In other words, if the researchers had frozen time to perform the study, the volunteers would have emerged 2.5 years “younger” than they entered. In reality, a full year had passed, so the men gained back about 1.5 years of their lives, so to speak. “It has never been shown before that predicted biological age…can be reversed over time in the same individuals, and especially so after an intervention of this kind,” said Sara Hägg, a molecular epidemiologist at the Karolinska Institutet in Solna, Sweden.
Amazon Launches Smart Glasses
Amazon has stepped into the world of connected eyewear with its first ever pair of smart glasses. Not quite as ambitious as some designs to have come and gone before them, the company’s Echo Frames keep things relatively simple in hopes of making its Alexa voice assistant a key part of a user’s everyday life.

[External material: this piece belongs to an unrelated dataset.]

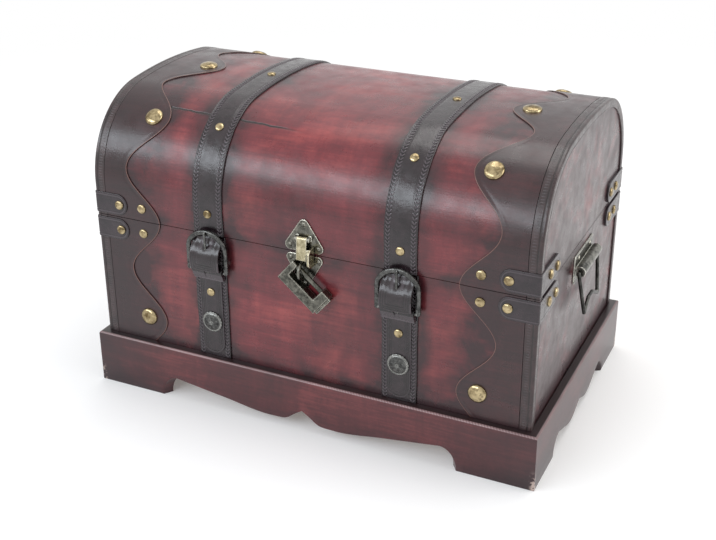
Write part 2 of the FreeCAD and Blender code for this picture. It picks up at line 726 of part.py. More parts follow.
def headSize(name):
    if "large" in name:
        return largeStudRadius, largeStudHeight
    if "small" in name:
        return smallStudRadius, smallStudHeight
    if name == "conchos":
        return conchoRadius, conchoHeight
    return nailRadius, nailHeight


# --------------------------------------------------------------- hasp
def lobedPlate(centres, lobe, hole, y, thick):
    """Plate round several lobes, drilled at each of them."""
    discs = [Part.makeCylinder(lobe, thick, V(x, y, z), V(0, -1, 0)) for x, z in centres]
    hull = []
    for i, (x, z) in enumerate(centres):
        for j in range(i + 1, len(centres)):
            u, w = centres[j]
            span = math.hypot(u - x, w - z)
            nx, nz = -(w - z) / span * lobe, (u - x) / span * lobe
            hull.append(prism([V(x + nx, y, z + nz), V(u + nx, y, w + nz), V(u - nx, y, w - nz),
                               V(x - nx, y, z - nz)], V(0, -thick, 0)))
    hull.append(prism([V(x, y, z) for x, z in centres], V(0, -thick, 0)))
    plate = join(discs + hull)
    return plate.cut([Part.makeCylinder(hole, thick + 2, V(x, y + 1, z), V(0, -1, 0))
                      for x, z in centres])


def hasp():
    face = -coverHalfY
    plateY = face - haspPlate
    upper = [(haspX, seamHeight + haspHoleTop), (haspX - haspHoleX, seamHeight + haspHoleLow),
             (haspX + haspHoleX, seamHeight + haspHoleLow)]
    plate = lobedPlate(upper, haspLobe, shankRadius, face, haspPlate)
    pinY, pinZ = plateY - knuckleGap - knuckleRadius, seamHeight + knuckleHeight
    half = tongueWidth / 2
    pinHalf = half + earGap + earWidth
    ears = []
    for x in (haspX - pinHalf, haspX + half + earGap):
        ear = Part.makeCylinder(knuckleRadius, earWidth, V(x, pinY, pinZ), V(1, 0, 0))
        foot = box(x, x + earWidth, pinY, plateY, pinZ - knuckleRadius, pinZ + knuckleRadius)
        ears.append(join([ear, foot]))
    plate = join([plate] + ears)
    pin = Part.makeCylinder(haspPinRadius, 2 * pinHalf, V(haspX - pinHalf, pinY, pinZ), V(1, 0, 0))
    plate = plate.cut(pin)
    # tongue: barrel on the pin, a flat drop in front of the staple, and a cheek on its right
    barrel = Part.makeCylinder(knuckleRadius, tongueWidth, V(haspX - half, pinY, pinZ), V(1, 0, 0))
    low = seamHeight - tongueDrop
    frontY = pinY - knuckleRadius
    drop = prism([V(haspX - half, frontY, pinZ), V(haspX - half, frontY + tongueThick, pinZ),
                  V(haspX - half, frontY + tongueThick - tongueLean, low),
                  V(haspX - half, frontY - tongueLean, low)],
                 V(tongueWidth, 0, 0))
    reachY = plateY - cheekGap
    cheekZ0, cheekZ1 = seamHeight - cheekDrop, seamHeight + cheekTop
    cheekX0 = haspX + cheekX
    radius = cheekReach * 0.55
    cheek = box(cheekX0, cheekX0 + cheekThick, reachY - cheekReach, reachY, cheekZ0, cheekZ1)
    cheek = cheek.makeFillet(radius, [e for e in cheek.Edges if along(e, V(1, 0, 0))
                                      and e.Vertexes[0].Point.y < reachY - 1])
    web = box(haspX + half - 1.0, cheekX0 + cheekThick, frontY - 0.4, frontY - 0.4 + webThick,
              seamHeight + webLow, seamHeight + webHigh)
    tongue = join([barrel, drop, cheek, web])
    bore = Part.makeCylinder(haspPinRadius + runGap, tongueWidth + 2, V(haspX - half - 1, pinY, pinZ),
                             V(1, 0, 0))
    tongue = tongue.cut(bore)
    # lower plate and staple
    underX = haspHoleX - haspUnderIn
    lower = [(haspX - underX, seamHeight - haspHoleUnder), (haspX + underX, seamHeight - haspHoleUnder),
             (haspX, seamHeight - haspFoot)]
    under = lobedPlate(lower, haspLobe - haspUnderTrim, shankRadius, face, haspPlate)
    stapleZ = seamHeight - stapleDrop
    reach = stapleInner + stapleRadius
    bowY = plateY - stapleLeg
    bars = []
    for side in (-1, 1):
        bars.append(Part.makeCylinder(stapleRadius, stapleLeg + stapleRoot,
                                      V(haspX, plateY + stapleRoot, stapleZ + side * reach), V(0, -1, 0)))
    bow = Part.makeTorus(reach, stapleRadius, V(haspX, bowY, stapleZ), V(1, 0, 0))
    size = reach + stapleRadius + 1
    bow = bow.common(box(haspX - size, haspX + size, bowY - size, bowY, stapleZ - size, stapleZ + size))
    staple = join(bars + [bow])
    under = under.cut(bars)
    parts = {"hasp_upper_plate": plate, "hasp_pin": pin, "hasp_tongue": tongue,
             "hasp_lower_plate": under, "hasp_staple": staple}
    for name, holes in (("hasp_lid_nails", upper), ("hasp_case_nails", lower)):
        heads = [headOn(V(x, plateY, z), V(0, -1, 0), haspNailRadius, haspNailHeight, haspNailRim)
                 for x, z in holes]
        parts[name] = Part.makeCompound(heads)
    holes = [(V(x, plateY, z), V(0, -1, 0)) for x, z in upper + lower]
    return parts, holes, bars


# --------------------------------------------------------------- padlock
def lockFrame():
    """Staple's middle, the bolt's direction and the direction across it."""
    tilt = math.radians(lockTilt)
    y = -coverHalfY - haspPlate - stapleLeg - lockHang
    pivot = V(haspX, y, seamHeight - stapleDrop)
    return pivot, V(math.cos(tilt), 0, -math.sin(tilt)), V(math.sin(tilt), 0, math.cos(tilt))


def padlock():
    pivot, run, across = lockFrame()

    def at(u, v, out=0.0):
        return pivot + run * u + across * v + V(0, out, 0)
    bottom = -boltRadius - lockSlot - lockBar
    half = lockThick / 2

    def slab(u0, u1, v0, v1, deep):
        return prism([at(u0, v0, -deep), at(u1, v0, -deep), at(u1, v1, -deep), at(u0, v1, -deep)],
                     V(0, 2 * deep, 0))
    left = slab(-lockLeft, -lockLeft + lockLeftPost, bottom, lockShoulder, half)
    right = slab(lockRight - lockRightPost, lockRight, bottom, lockShoulder, half)
    bar = slab(-lockLeft, lockRight, bottom, bottom + lockBar, half)
    body = join([left, right, bar])
    body = body.makeFillet(lockRound, [e for e in body.Edges if along(e, V(0, 1, 0))])
    body = body.makeFillet(lockEdge, [e for e in body.Edges if e.BoundBox.YLength < 1e-6
                                      and e.BoundBox.YMin < pivot.y - half + 1e-3])
    body = body.cut(Part.makeCylinder(boltRadius + boltGap, lockLeft + lockRight + 2, at(-lockLeft - 1, 0), run))
    capStart = lockRight + capGap
    cap = slab(capStart, capStart + boltCap, bottom + capFoot, lockShoulder - capTop, half - capSide)
    cap = cap.makeFillet(capRound, cap.Edges)
    bolt = Part.makeCylinder(boltRadius, lockLeft + capStart + capRound, at(-lockLeft, 0), run)
    bolt = join([bolt, cap])
    return {"padlock_body": body, "padlock_bolt": bolt}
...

It might seem a little unexpected for a huge tech company to launch a pair of smart glasses in 2019 that feature neither a display nor any type of camera, but it appears Amazon is looking to not bite off more than it chew.
Its Echo Frames are designed for everyday use, with owners able to take them to their optometrist to have their required lenses installed, and Amazon claiming they will accommodate most prescriptions.
Built into the frames is a set of four tiny speakers along with a pair of two beam-forming microphones. This setup allows wearers to engage with Alexa when they’re out and about, whether that be asking for some news or directions, turning on a smart light with their voice, setting reminders, or scheduling appointments in their calendar.